- CFA Exams
- CFA Level I Exam
- Topic 1. Quantitative Methods
- Learning Module 5. Sampling and Estimation
- Subject 5. Confidence Intervals for the Population Mean and Selection of Sample Size
CFA Practice Question
The mean of a sample with a known population variance of 25 was estimated as 12.5. The sample size was 22 and the sample variance was 28. Which of the following represents the appropriate 95% confidence interval for the normally distributed population?
A. 10.41; 14.59
B. 10.29; 14.71
C. 10.74; 14.26
Explanation: Since the population variance is known and it is normally distributed, we will ignore the sample variance. A 95% confidence interval corresponds to a z-value of 1.96. Thus, CI is given by 12.5 ± 1.96 x (25/22)1/2 or [10.41, 14.59].
User Contributed Comments 8
| User | Comment |
|---|---|
| eddeb | n is less than 30, so i thought it was appropriate to use t table.
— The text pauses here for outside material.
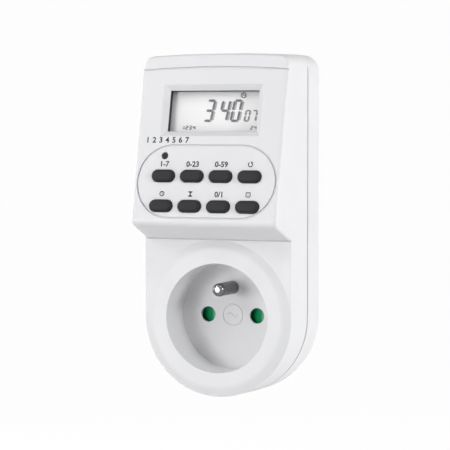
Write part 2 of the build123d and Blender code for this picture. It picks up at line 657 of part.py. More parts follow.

Is is beacause pop variance is given? |
| tabulator | normally distributed population, and population standard deviation is known: use z-statistics irrespective of sample size. |
| jerrick | to use the z value you should have, - the population variance "OR" - sample size greater than 30 |
| far1080 | Alright you bright sparks: why is analyst note's standard error formula ^0.5 rather than square root of sample size (20)? |
| fanDango | x^0.5 = sqrt(x) |
| MoviusCFA | I've been looking at this too long. Why are they multiplying by ((25/22)^0.5), shouldn't the formula be (25/(22^0.5))? |
| sharkie | @MoviusCFA: because 25 is the variance and you need to get standard deviation! |
| GBolt93 | they're simplifying. you could also do 5/(22^.5), which is the same. |